Our goals in the seminar are: 1) a review of current thought in the practice of music theory, and 2) meta-theoretical consideration of how theories are constructed and how they function in musical discourse generally.
Attendance at all class meetings
Weekly précis on reading assignments and occasional seminar presentations on the readings
Participation in seminar discussions
Final Project: a major seminar paper (15-20 pages)
In-class presentation on your final project at the end of the term.
This course fulfills a music theory requirement for MM/DMA programs.

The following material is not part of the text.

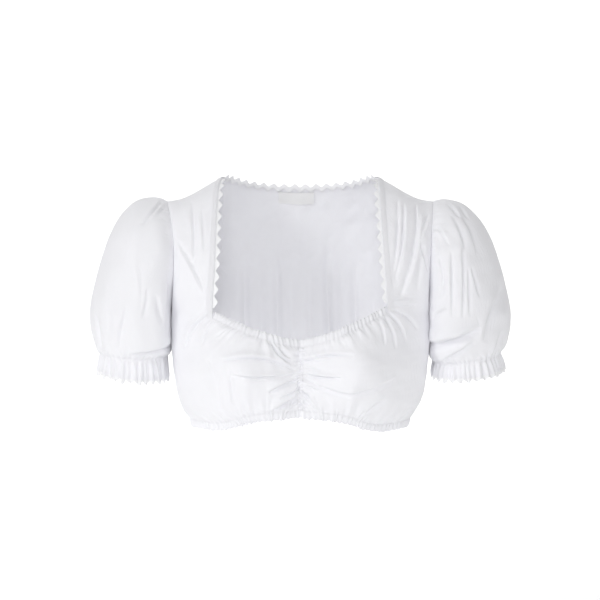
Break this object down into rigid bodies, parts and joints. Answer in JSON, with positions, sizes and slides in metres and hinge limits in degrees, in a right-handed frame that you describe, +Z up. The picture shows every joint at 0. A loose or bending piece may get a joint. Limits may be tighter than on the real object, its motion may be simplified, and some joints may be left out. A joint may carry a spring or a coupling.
{
  "type": "cropped puff-sleeve blouse",
  "caption": "Cropped blouse filled out as if worn: square gathered neckline, ruched centre front, elastic hem, puffed short sleeves with gathered cuffs, zigzag braid edges.",
  "frame": {"origin": "midway between the shoulders, at the height of the neck ends of the shoulder seams, where the wearer holds the blouse up", "axes": "+X to the wearer's left, which is the viewer's right from the front; -Y out of the front of the blouse; +Z up"},
  "size_m": [0.5456, 0.2312, 0.3226],
  "materials": {
    "cotton": "plain-woven white cotton, matt with a faint sheen",
    "braid": "woven white zigzag braid, matt",
    "label": "plain white satin ribbon, slightly glossy"
  },
  "bodies": {
    "root": {"front_left": "cotton", "front_right": "cotton", "centre_gather": "cotton", "back": "cotton", "neck_casing_left": "cotton", "neck_casing_right": "cotton", "hem_casing_front": "cotton", "hem_casing_back": "cotton", "sleeve_left": "cotton", "sleeve_right": "cotton", "cuff_left": "cotton", "cuff_right": "cotton", "neck_band_left": "cotton", "neck_band_right": "cotton", "neck_band_back": "cotton", "neck_braid_left": "braid", "neck_braid_right": "braid", "neck_braid_back": "braid", "cuff_braid_left": "braid", "cuff_braid_right": "braid", "label": "label"}
  },
  "joints": []
}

MUS 559: Topics in Analysis
Analyzing Vernacular Music
Instructor: Peter Winkler
Mondays, 1-4 p.m. Music Library Seminar Room
How should we analyse popular music, folk music, or jazz? To what extent are analytical techniques developed for the study of Western Art music relevant? What aspects of the music do such techniques leave out or ignore? How can we address those aspects? In this course we will investigate various analytic approaches to vernacular music (primarily from the United States and England), including Jeff Todd Titon on blues, Alan Forte on pre-1950 American Popular song, Walter Everett on the Beatles, and the work of other scholars such as Robert Walser, David Brackett, and Philip Tagg. Most of the music we will study does not rely primarily on musical notation, so we will also need to consider the uses and pitfalls of musical transcription, with particular attention to Ruth Crawford Seeger's work on American Folk song.
There will be weekly readings and projects in analysis and transcription, and a term project. This course is intended for students with a firm foundation in music theory and analysis; at least one graduate-level theory course is a prerequisite.
This course fulfills a music theory requirement for MM/DMA programs.